- Task directions
Please write out the complete listing that follows, exactly as it reads.

***

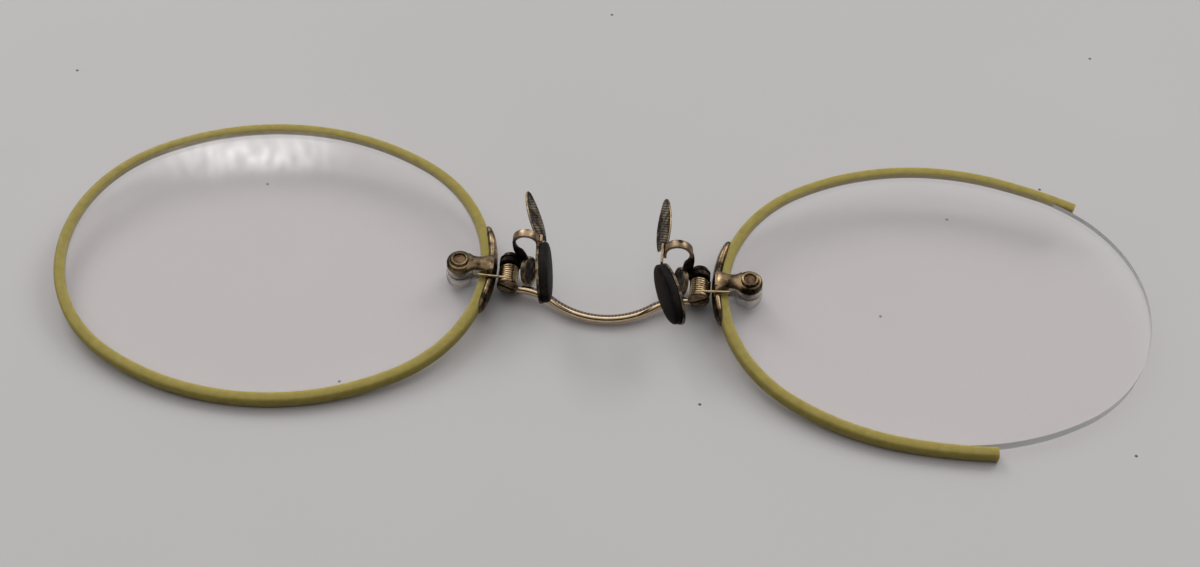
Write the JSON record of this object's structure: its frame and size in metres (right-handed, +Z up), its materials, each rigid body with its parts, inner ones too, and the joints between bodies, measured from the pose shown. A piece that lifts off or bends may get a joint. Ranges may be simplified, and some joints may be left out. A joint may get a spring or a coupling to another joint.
{
  "type": "pince nez",
  "caption": "Pince nez with oval drilled lenses in translucent grooved rims, a rigid arched bridge and sprung nose guards on finger levers, lying wearer side up.",
  "frame": {"origin": "centre of the bounding box's underside, on the surface that the glasses lie on", "axes": "+X across the face towards the half with the broken rim, +Y from the bridge's crown towards the cheeks, +Z up, towards the wearer's side"},
  "size_m": [0.1026, 0.0334, 0.0074],
  "materials": {
    "lens_glass": "polished",
    "rim_celluloid": "worn gloss",
    "mount_gold": "worn",
    "screw_brass": "worn",
    "washer_steel": "satin",
    "spring_wire": "satin",
    "bridge_gold": "polished",
    "pad_black": "satin"
  },
  "bodies": {
    "frame": {"bridge": "bridge_gold", "left_edge_shoe": "mount_gold", "left_guard_spring": "spring_wire", "left_lens": "lens_glass", "left_lens_screw": "screw_brass", "left_lens_strap": "mount_gold", "left_lens_washers": "washer_steel", "left_pivot_bracket": "mount_gold", "left_pivot_screw": "screw_brass", "left_rim": "rim_celluloid", "right_edge_shoe": "mount_gold", "right_guard_spring": "spring_wire", "right_lens": "lens_glass", "right_lens_screw": "screw_brass", "right_lens_strap": "mount_gold", "right_lens_washers": "washer_steel", "right_pivot_bracket": "mount_gold", "right_pivot_screw": "screw_brass", "right_rim": "rim_celluloid"},
    "left_lever": {"left_lever": "mount_gold", "left_finger_piece": "mount_gold", "left_guard_plate": "mount_gold", "left_nose_pad": "pad_black"},
    "right_lever": {"right_lever": "mount_gold", "right_finger_piece": "mount_gold", "right_guard_plate": "mount_gold", "right_nose_pad": "pad_black"}
  },
  "joints": [
    {"name": "left_lever_hinge", "type": "hinge", "parent": "frame", "child": "left_lever", "pos_m": [-0.00854, 0.00139, 0.00238], "axis": [0, -0.9962, -0.0872], "range_deg": [0, 25], "stiffness_Nm_per_rad": 0.0003, "springref_deg": -14.9},
    {"name": "right_lever_hinge", "type": "hinge", "parent": "frame", "child": "right_lever", "pos_m": [0.00932, 0.00139, 0.00238], "axis": [0, 0.9962, 0.0872], "range_deg": [0, 25], "stiffness_Nm_per_rad": 0.0003, "springref_deg": -14.9}
  ]
}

***

- Complete response
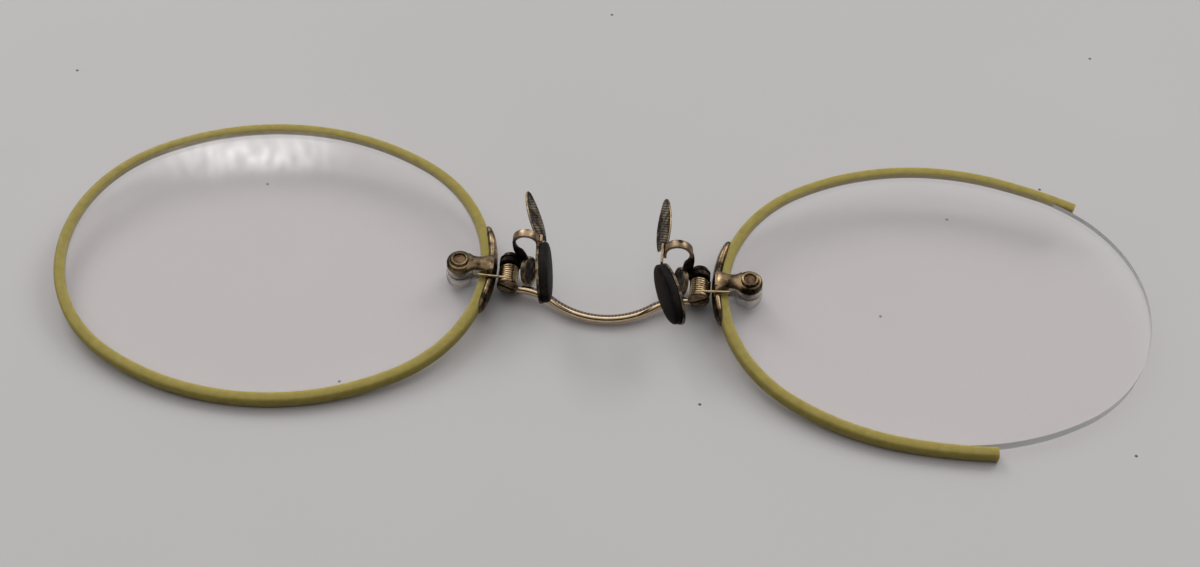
Write the JSON record of this object's structure: its frame and size in metres (right-handed, +Z up), its materials, each rigid body with its parts, inner ones too, and the joints between bodies, measured from the pose shown. A piece that lifts off or bends may get a joint. Ranges may be simplified, and some joints may be left out. A joint may get a spring or a coupling to another joint.
{
  "type": "pince nez",
  "caption": "Pince nez with oval drilled lenses in translucent grooved rims, a rigid arched bridge and sprung nose guards on finger levers, lying wearer side up.",
  "frame": {"origin": "centre of the bounding box's underside, on the surface that the glasses lie on", "axes": "+X across the face towards the half with the broken rim, +Y from the bridge's crown towards the cheeks, +Z up, towards the wearer's side"},
  "size_m": [0.1026, 0.0334, 0.0074],
  "materials": {
    "lens_glass": "polished",
    "rim_celluloid": "worn gloss",
    "mount_gold": "worn",
    "screw_brass": "worn",
    "washer_steel": "satin",
    "spring_wire": "satin",
    "bridge_gold": "polished",
    "pad_black": "satin"
  },
  "bodies": {
    "frame": {"bridge": "bridge_gold", "left_edge_shoe": "mount_gold", "left_guard_spring": "spring_wire", "left_lens": "lens_glass", "left_lens_screw": "screw_brass", "left_lens_strap": "mount_gold", "left_lens_washers": "washer_steel", "left_pivot_bracket": "mount_gold", "left_pivot_screw": "screw_brass", "left_rim": "rim_celluloid", "right_edge_shoe": "mount_gold", "right_guard_spring": "spring_wire", "right_lens": "lens_glass", "right_lens_screw": "screw_brass", "right_lens_strap": "mount_gold", "right_lens_washers": "washer_steel", "right_pivot_bracket": "mount_gold", "right_pivot_screw": "screw_brass", "right_rim": "rim_celluloid"},
    "left_lever": {"left_lever": "mount_gold", "left_finger_piece": "mount_gold", "left_guard_plate": "mount_gold", "left_nose_pad": "pad_black"},
    "right_lever": {"right_lever": "mount_gold", "right_finger_piece": "mount_gold", "right_guard_plate": "mount_gold", "right_nose_pad": "pad_black"}
  },
  "joints": [
    {"name": "left_lever_hinge", "type": "hinge", "parent": "frame", "child": "left_lever", "pos_m": [-0.00854, 0.00139, 0.00238], "axis": [0, -0.9962, -0.0872], "range_deg": [0, 25], "stiffness_Nm_per_rad": 0.0003, "springref_deg": -14.9},
    {"name": "right_lever_hinge", "type": "hinge", "parent": "frame", "child": "right_lever", "pos_m": [0.00932, 0.00139, 0.00238], "axis": [0, 0.9962, 0.0872], "range_deg": [0, 25], "stiffness_Nm_per_rad": 0.0003, "springref_deg": -14.9}
  ]
}